1. Once an hour, the bathrooms are temporarily closed, while a team of experts enter with pressurized tanks of Purell and rose water. The entire place is blasted; a fellow with ninja speed whips fresh cakes into all the urinals, while another uses an enormous vacuum to collect the mound of paper towels that rests atop the bin. They're done in 25 seconds, like the pit crew at a car race.

2. A Lutheran dining hall where a guy named Martin stalks out angrily every morning and nails the menu to the door, and you'd better believe there are 99 items.

3. Actual miracles at the Miracle of Birth center. Now and then, an animal that's not pregnant suddenly lets loose a plaintive bleat and bears a litter of piglets. Even more interesting, they come out of a ewe. A shaft of light beams down from above; seraphim rejoice. Best if it's not advertised, so it comes as a surprise.

4. Comfy cots in the cow barn. The huge fans in that place are the best white noise anywhere, and after two minutes of looking at slumbering bovine hulks, I want a nap. If they could distill the essence of that place, it would drive Ambien off the market.

5. A VIP line at the corn dog stands. No, you think, this is wrong. The whole point of the fair is the egalitarian nature of it. One state, one people, one line! I get it. But I would pay 25 cents extra for a line composed of people who know exactly what they want. It's not hard. You've got your ketchup smear, and you've got your mustard smear. It's not as if this year they have an option for white truffle butter.

6. More plaques. One thing about the fair is how it straddles history and today, the way it never changes but always does. There's so much history there, but not enough reminders.

I can remember when that food stand selling desiccated gator strips was a Lutheran diner, and I'd take a stool and enjoy a cup of fresh, hot, utterly translucent coffee. There should be a plaque. For years there was a Chun King restaurant that had air conditioning set at meat-locker temps. There should be a plaque: "On this spot a lot of people had their sweat-soaked shirts freeze solid in a minute."

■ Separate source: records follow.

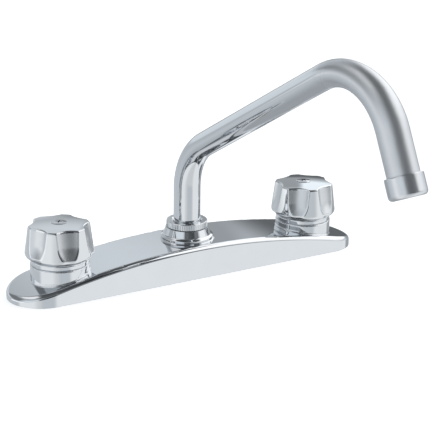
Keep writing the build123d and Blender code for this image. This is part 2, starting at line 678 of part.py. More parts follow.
    with BuildPart() as seat_screw:
        with BuildSketch(section):
            step(0, SEAT_SCREW_HEAD_RADIUS, pocket_top - SEAT_SCREW_HEAD, pocket_top)
            step(0, SEAT_SCREW_RADIUS, pocket_top, tip)
        revolve(axis=turning)
        with BuildSketch(Plane((x, 0, pocket_top - SEAT_SCREW_HEAD))):
            Rectangle(2 * SEAT_SCREW_HEAD_RADIUS + 1, SEAT_SCREW_SLOT)
        extrude(amount=SEAT_SCREW_HEAD / 2, mode=Mode.SUBTRACT)
    seat_screw.part.label = f"seat_screw_{side}"
    export_step(seat_screw.part, f"parts/seat_screw_{side}.step")

    # Spindle: threaded foot, shoulder, two seal grooves, clip groove and square end.
    with BuildPart() as spindle:
        drive_low = clip_low + CLIP + END_GAP
        with BuildSketch(section):
            step(0, SPINDLE_RADIUS, thread_end, drive_low)
            step(0, shoulder_radius, shoulder_low, shoulder_top)
            for height in spindle_seal_heights:
                groove(SPINDLE_RADIUS, height, SEAL_CORD)
            step(clip_groove, SPINDLE_RADIUS + 1, clip_low, clip_low + CLIP, mode=Mode.SUBTRACT)
            chamfer(corner(SPINDLE_RADIUS, thread_end), SPINDLE_CHAMFER)
        revolve(axis=turning)
        with BuildSketch(Plane((x, 0, drive_low))):
            Rectangle(DRIVE_FLATS, DRIVE_FLATS, rotation=lobe_angle)
        extrude(amount=spindle_top - drive_low)
        with BuildSketch(Plane((x, 0, spindle_top))):
            Circle(SCREW_RADIUS + THREAD_GAP)
        extrude(amount=screw_tip - SCREW_SOCKET - spindle_top, mode=Mode.SUBTRACT)
    spindle.part.label = f"spindle_{side}"
    export_step(spindle.part, f"parts/spindle_{side}.step")

    with BuildPart() as spindle_seals:
        with BuildSketch(section):
            for height in spindle_seal_heights:
                with Locations((SPINDLE_RADIUS + RUNNING_GAP / 2 - SEAL_CORD / 2, height)):
                    Circle(SEAL_CORD / 2)
        revolve(axis=turning)
    spindle_seals.part.label = f"spindle_seals_{side}"
    export_step(spindle_seals.part, f"parts/spindle_seals_{side}.step")

    # Clip: an open ring that sits in the spindle's groove over the bonnet's neck.
    with BuildPart() as clip:
        with BuildSketch(Plane((x, 0, clip_low))):
            Circle(clip_radius)
            Circle(clip_groove + THREAD_GAP, mode=Mode.SUBTRACT)
            with Locations((clip_radius / 2, 0)):
                Rectangle(clip_radius + 1, 2 * clip_groove - 1, mode=Mode.SUBTRACT)
        extrude(amount=CLIP)
    clip.part.label = f"spindle_clip_{side}"
    export_step(clip.part, f"parts/spindle_clip_{side}.step")

    # Knob: the flutes are cut by rings that swing down the flank and run out of it,
    # and six ribs stiffen the hollow round the hub.
    with BuildPart() as knob:
        with BuildSketch(section):
            with BuildLine():
                half_chord = KNOB_TOP_RADIUS / 2
                crown = ThreePointArc(
                    (0, knob_top),
                    (half_chord, knob_top - KNOB_DOME / 4),
                    (KNOB_TOP_RADIUS, knob_top - KNOB_DOME),
                )
                Polyline(crown @ 1, (KNOB_RADIUS, knob_low), (0, knob_low), crown @ 0)
            make_face()
            fillet(corner(KNOB_RADIUS, knob_low), KNOB_RIM)
        revolve(axis=turning)
        for lobe in range(LOBES):
            turn = radians(lobe_angle + 360 / LOBES * (lobe + 0.5))
            outward = Vector(cos(turn), sin(turn), 0)
            across = Vector(-sin(turn), cos(turn), 0)
            pivot = Vector(x, 0, knob_top) + outward * (FLUTE_DEPTH_RADIUS + FLUTE_SWEEP)
            with BuildSketch(Plane(origin=pivot, x_dir=outward, z_dir=(0, 0, 1))):
                with Locations((FLUTE_RADIUS - FLUTE_SWEEP, 0)):
                    Circle(FLUTE_RADIUS)
            revolve(axis=Axis(pivot, across), mode=Mode.SUBTRACT)
        rims_of_flutes = knob.edges().filter_by(
            lambda edge: edge.geom_type != GeomType.CIRCLE and edge.length > KNOB_HEIGHT
        )
        fillet(rims_of_flutes, LOBE_ROUND)
        fillet(knob.faces().sort_by(Axis.Z)[-1].edges(), KNOB_ROUND)
        with BuildSketch(section):
            with BuildLine():
                cavity = FLUTE_DEPTH_RADIUS - KNOB_WALL
                Polyline(
                    (0, knob_low - 1),
                    (KNOB_RADIUS - KNOB_RIM - KNOB_WALL, knob_low - 1),
                    (cavity, knob_low + KNOB_HEIGHT / 2),
                    (cavity, knob_roof),
                    (0, knob_roof),
                    close=True,
                )
            make_face()
        revolve(axis=turning, mode=Mode.SUBTRACT)
        with BuildSketch(Plane((x, 0, hub_low))):
            Circle(HUB_RADIUS)
            socket = DRIVE_FLATS + 2 * THREAD_GAP
            Rectangle(socket, socket, rotation=lobe_angle, mode=Mode.SUBTRACT)
        extrude(amount=knob_roof - hub_low)
        with BuildSketch(Plane((x, 0, knob_roof))):
            with PolarLocations((HUB_RADIUS + cavity) / 2, LOBES, start_angle=lobe_angle):
                Rectangle(cavity - HUB_RADIUS + KNOB_RIB, KNOB_RIB)
        extrude(amount=-KNOB_RIB_DEPTH)
        with BuildSketch(section):
            step(0, SCREW_RADIUS + LOOSE_GAP, knob_roof - 1, knob_top)
            step(0, SCREW_HEAD_RADIUS + LOOSE_GAP, screw_seat, knob_top + 1)
        revolve(axis=turning, mode=Mode.SUBTRACT)
    knob.part.label = f"knob_{side}"
    export_step(knob.part, f"parts/knob_{side}.step")

    # Handle screw: a low domed head with a cross recess, on the crown of the knob.
    with BuildPart() as handle_screw:
        head_top = screw_seat + SCREW_HEAD
        with BuildSketch(section):
            with BuildLine():
                dome = ThreePointArc(
                    (SCREW_HEAD_RADIUS, screw_seat + SCREW_HEAD / 3),
                    (SCREW_HEAD_RADIUS / 2, screw_seat + SCREW_HEAD * 5 / 6),
                    (0, head_top),
                )
                Polyline(dome @ 1, (0, screw_seat), (SCREW_HEAD_RADIUS, screw_seat), dome @ 0)
            make_face()
            step(0, SCREW_RADIUS, screw_tip, screw_seat)
        revolve(axis=turning)
        with BuildSketch(Plane((x, 0, head_top))):
            with PolarLocations(0, 2, start_angle=lobe_angle, angular_range=180):
                Rectangle(CROSS_LENGTH, CROSS_WIDTH)
        extrude(amount=-CROSS_DEPTH, mode=Mode.SUBTRACT)
    handle_screw.part.label = f"handle_screw_{side}"
    export_step(handle_screw.part, f"parts/handle_screw_{side}.step")
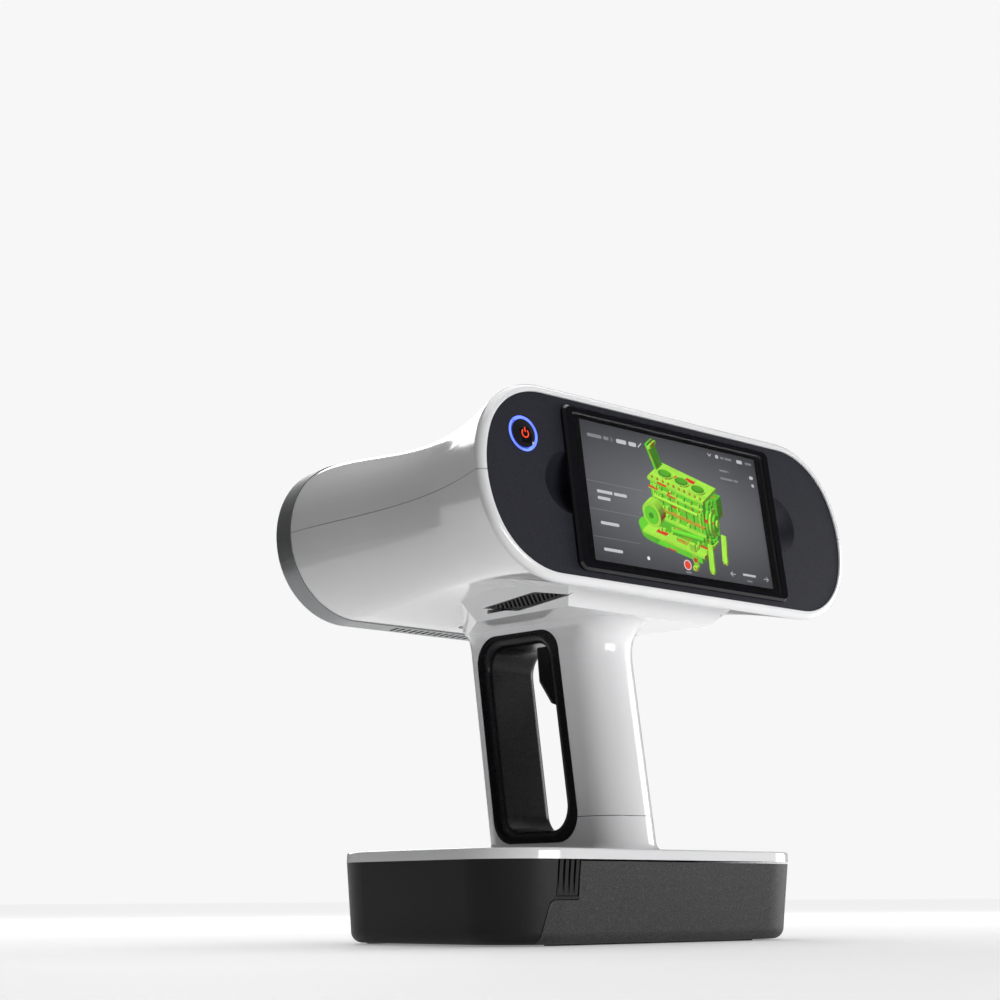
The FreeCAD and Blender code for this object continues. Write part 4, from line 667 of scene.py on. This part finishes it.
def build_floor():
    """A pale light table that glows more with distance, so its edge melts into the surroundings."""
    finish = Finish("studio_floor", Roughness=0.7)
    patches = finish.noise(3, 2)
    finish.link(finish.ramp(patches, (0.3, (0.68, 0.68, 0.68)), (0.7, (0.7, 0.7, 0.7))), "Base Color")
    finish.shader.inputs["Emission Color"].default_value = (1, 1, 1, 1)
    distance = finish.tree.nodes.new("ShaderNodeVectorMath")
    distance.operation = "LENGTH"
    finish.tree.links.new(finish.coords.outputs["Object"], distance.inputs[0])
    finish.link(finish.spread(distance.outputs["Value"], (0.25, 1.6), (0.24, 0.76)), "Emission Strength")
    card("studio_floor", (0, 0, 0), (0, 0.0001, 1), FLOOR_SIZE, FLOOR_SIZE, finish.material)


def build_world():
    """Pale surroundings, with less light from the sides than from above."""
    world = bpy.data.worlds.new("studio")
    bpy.context.scene.world = world
    world.use_nodes = True
    tree = world.node_tree
    seen = tree.nodes["Background"]
    seen.inputs["Color"].default_value = (0.93, 0.93, 0.93, 1)
    seen.inputs["Strength"].default_value = 1.0
    light = tree.nodes.new("ShaderNodeBackground")
    light.inputs["Color"].default_value = (1, 1, 1, 1)
    light.inputs["Strength"].default_value = 0.15
    path = tree.nodes.new("ShaderNodeLightPath")
    mix = tree.nodes.new("ShaderNodeMixShader")
    tree.links.new(path.outputs["Is Camera Ray"], mix.inputs["Fac"])
    tree.links.new(light.outputs["Background"], mix.inputs[1])
    tree.links.new(seen.outputs["Background"], mix.inputs[2])
    tree.links.new(mix.outputs["Shader"], tree.nodes["World Output"].inputs["Surface"])


def build_stage():
    build_camera()
    build_floor()
    build_world()
    middle = (0, 0, 0.13)
    soft_light("overhead_softbox", (0.1, 0.1, 1.25), middle, 1.3, 1.3, 12)
    soft_light("right_softbox", (1.3, -0.35, 0.25), middle, 0.7, 0.6, 8)
    soft_light("screen_side_softbox", (0.1, -1.4, 0.12), middle, 0.9, 0.3, 8)
    soft_light("lens_side_softbox", (0.5, 1.3, 0.6), middle, 1.0, 0.6, 6)
    black = Finish("black_card", Roughness=0.9)
    nap = black.noise(20)
    black.link(black.ramp(nap, (0.3, (0.01, 0.01, 0.01)), (0.7, (0.014, 0.014, 0.014))), "Base Color")
    for name, place, target, width, height in (
            ("left_black_card", (-0.40, 0.12, 0.22), (0, 0.08, 0.22), 0.95, 0.44),
            ("screen_black_card", (0.66, -0.72, 0.62), (0, -0.08, 0.187), 0.62, 0.5)):
        flag = card(name, place, target, width, height, black.material)
        flag.visible_camera = False
    bpy.context.scene.view_settings.view_transform = "Standard"


build_stage()
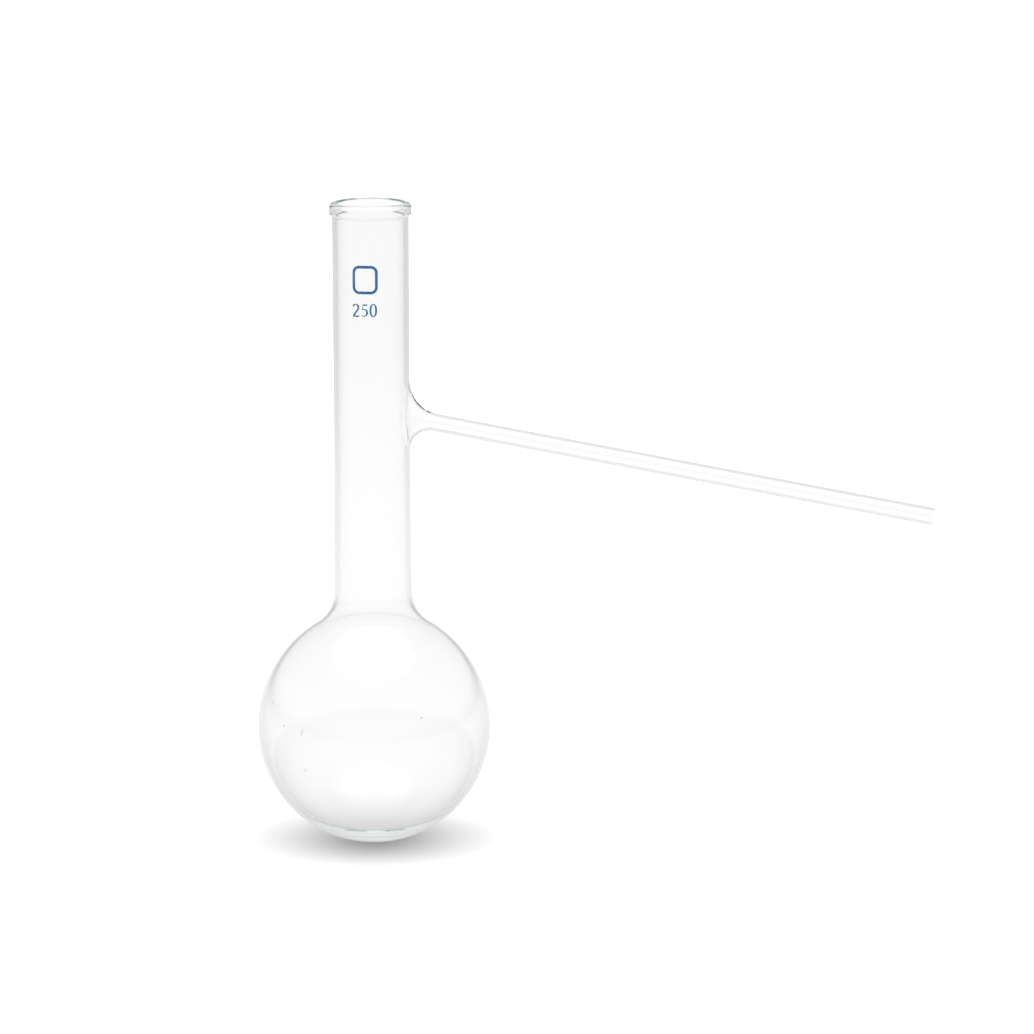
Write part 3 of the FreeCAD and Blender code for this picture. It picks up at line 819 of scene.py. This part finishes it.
floor_grid = np.array([[-1, -1, 0], [1, -1, 0], [1, 1, 0], [-1, 1, 0]]) * FLOOR_REACH
floor = mesh_from("floor", floor_grid, np.array([[0, 1, 2, 3]]))
floor_material, nodes, links, shader, output = new_material("pale_floor")
nodes.remove(shader)
path = nodes.new("ShaderNodeLightPath")
place = nodes.new("ShaderNodeTexCoord")
far = nodes.new("ShaderNodeVectorMath")
far.operation = "LENGTH"
links.new(place.outputs["Object"], far.inputs[0])
# a painted pool of light: mirrored rays see the floor darker further from the flask
outside_pool = ranged(nodes, links, far.outputs["Value"], POOL, (0, 1))
crossed, stayed_in_wall = crossed_hollow(nodes, links, path)
far_loss = math_node(nodes, links, "MULTIPLY_ADD", crossed, LOST_INSIDE_FAR, LOST_FAR)
near_left = math_node(nodes, links, "MULTIPLY_ADD", crossed, -LOST_INSIDE, LEFT_IN_POOL)
pool_loss = math_node(nodes, links, "MULTIPLY", outside_pool, far_loss)
left = math_node(nodes, links, "SUBTRACT", near_left, pool_loss)
faded = ranged(nodes, links, far.outputs["Value"], FADES, (0, 1))
faded = math_node(nodes, links, "MULTIPLY", faded, stayed_in_wall)
left = math_node(nodes, links, "MULTIPLY_ADD", faded, -LOST_AT_HORIZON, left)
mirrored = after_mirrors(nodes, links, path, left)
by_glass = arrives_by_glass(nodes, links, path)


def lit_and_lit_by_itself(diffuse_share, own_light):
    """A matt surface and its own light, both multiplied by what the mirror reflections leave."""
    matt = nodes.new("ShaderNodeBsdfDiffuse")
    glow = nodes.new("ShaderNodeEmission")
    both = nodes.new("ShaderNodeAddShader")
    links.new(math_node(nodes, links, "MULTIPLY", mirrored, diffuse_share), matt.inputs["Color"])
    links.new(math_node(nodes, links, "MULTIPLY", mirrored, own_light), glow.inputs["Strength"])
    links.new(matt.outputs[0], both.inputs[0])
    links.new(glow.outputs[0], both.inputs[1])
    return both.outputs[0]


# the floor's own light for the camera dips near the bulb: a painted shadow
glow_with_painted_shadow = ranged(nodes, links, far.outputs["Value"], PAINTED_SHADOW_FADE, FLOOR_GLOW_AND_PAINTED_SHADOW)
camera_glow_with_painted_shadow = math_node(nodes, links, "MULTIPLY", path.outputs["Is Camera Ray"], glow_with_painted_shadow)
mix = nodes.new("ShaderNodeMixShader")
links.new(by_glass, mix.inputs[0])
links.new(lit_and_lit_by_itself(FLOOR_COLOUR, camera_glow_with_painted_shadow), mix.inputs[1])
links.new(lit_and_lit_by_itself(SHADOW_BY_GLASS, SEEN_BY_GLASS), mix.inputs[2])
links.new(mix.outputs[0], output.inputs["Surface"])
floor.data.materials.append(floor_material)
print("floor reaches", FLOOR_REACH, "m, the pool of light", POOL[0], "m")

# %% [markdown]
# The light comes from all round, and more of it from softboxes left and right, so the shadow under the bulb
# is soft and longer sideways than it is deep. Rays that arrive by glass see walls that are white low down and
# greyer above, and a bright softbox overhead, which shows as pale patches on the bulb.

# %% Light
ROOM_LIGHT = 0.31
SIDE_LIGHT = 2.78  # times the square of the direction's X
HORIZON, CEILING, SOFTBOX = 0.98, 0.86, 2.2
DARKENS = np.sin(np.radians((12, 42)))  # degrees above the horizon, from white walls to the grey ceiling
BRIGHTENS = np.sin(np.radians((52, 72)))  # and from there to the softbox
LEFT_IN_ROOM = 0.88
DIM_WALL = np.sin(np.radians((1, 10)))  # where the table's dim far end passes into the walls
DIM_WALL_INSIDE = np.sin(np.radians((2, 42)))  # the same for rays that crossed the hollow inside
BOUNCES = 512  # the thick floor of the bulb guides light round its edge, which takes many reflections
scene = bpy.context.scene
scene.view_settings.view_transform = "Standard"
scene.cycles.max_bounces = scene.cycles.glossy_bounces = scene.cycles.transmission_bounces = BOUNCES
scene.cycles.caustics_reflective = scene.cycles.caustics_refractive = False  # so the glass casts a shadow
world = bpy.data.worlds.new("studio")
scene.world = world
world.use_nodes = True
nodes, links = world.node_tree.nodes, world.node_tree.links
background = nodes["Background"]
background.inputs["Color"].default_value = (1, 1, 1, 1)
path = nodes.new("ShaderNodeLightPath")
place = nodes.new("ShaderNodeTexCoord")
direction = nodes.new("ShaderNodeSeparateXYZ")
links.new(place.outputs["Generated"], direction.inputs[0])
walls = ranged(nodes, links, direction.outputs["Z"], DARKENS, (HORIZON, CEILING))
overhead = ranged(nodes, links, direction.outputs["Z"], BRIGHTENS, (0, SOFTBOX - CEILING))
room = math_node(nodes, links, "ADD", walls, overhead)
crossed, stayed_in_wall = crossed_hollow(nodes, links, path)
dim_wall = ranged(nodes, links, direction.outputs["Z"], DIM_WALL, (LOST_AT_HORIZON + LOST_FAR, 0))
lowest = LOST_INSIDE + LOST_INSIDE_FAR + LOST_FAR
inside = ranged(nodes, links, direction.outputs["Z"], DIM_WALL_INSIDE, (lowest, LOST_INSIDE))
wall_loss = math_node(nodes, links, "MULTIPLY", stayed_in_wall, dim_wall)
loss = math_node(nodes, links, "MULTIPLY_ADD", crossed, inside, wall_loss)
left = math_node(nodes, links, "SUBTRACT", LEFT_IN_ROOM, loss)
seen = math_node(nodes, links, "MULTIPLY", room, after_mirrors(nodes, links, path, left))
by_glass = arrives_by_glass(nodes, links, path)
no_glass = math_node(nodes, links, "SUBTRACT", 1.0, by_glass)
sideways = math_node(nodes, links, "MULTIPLY", direction.outputs["X"], direction.outputs["X"])
lighting = math_node(nodes, links, "MULTIPLY_ADD", sideways, SIDE_LIGHT, ROOM_LIGHT)
plain = math_node(nodes, links, "MULTIPLY", no_glass, lighting)
strength = math_node(nodes, links, "MULTIPLY_ADD", seen, by_glass, plain)
strength = math_node(nodes, links, "ADD", strength, path.outputs["Is Camera Ray"])
links.new(strength, background.inputs["Strength"])
print(f"light on a level surface {ROOM_LIGHT + SIDE_LIGHT / 4:.2f}")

There's a food booth whose original purpose was selling a brand of sandwiches best known for appearing in a local gas station chain, as if people were wandering around this gustatory wonderland thinking, "Yeah, it's OK, but I've really got a hankering for a microwaved hamburger in which the meat's 20% particleboard shavings, with a slice of melted cheese-adjacent vinyl." I don't know what they were thinking. It was like a test. You'll eat anything here, and we're going to prove it.

Big failure. There ought to be a plaque.

7. It might seem as if there are lots of benches. And there are. You've seen them, right? They have the names of ordinary folks you never met, memorializing someone who loved the fair. Never missed it. You can imagine them, if you try — some big, rangy Dad, balding; smaller, birdy Mom, beaming in the family photos.

The kids bought the bench and visit it every year. It makes them feel good to see people using it, even if the users don't know about Dad and Mom. They wait until folks move along, then take a picture with everyone sitting on the bench. It's a tradition, the Christmas card photo. Every few years, a new tot joins the crew.

So here's my final suggestion: a Bench for the Unknown Fairgoer. The one who symbolizes all of us, the individuals who join the great perambulating miasma and do the Fair Things we came to do. Perhaps an eternal flame that burns all year long, to remind us that the fair ever flickers in the Minnesota psyche. Uniformed guards, not holding guns but large pointed sticks, who stand at attention with the cheerful grin of the gopher mascot.

Where to put it? Maybe at the top of the grandstand ramp, under a spotlight? No. Put it in a different place every year, and eventually it'll end up at a place that was special to you.

There are a lot of places that stir those first fair memories. First time with your teen peers. First time winning a Midway prize. First date at the fair. First time taking your kid to the fair. None of these places deserves a plaque, because they mean nothing to anyone else, but you know it's special.

We can rule out putting a plaque in the restroom, because the first time regretting taking the Tilt-O-Whirl after eating a bag of curds the size of your head might have been historic, but we needn't memorialize that.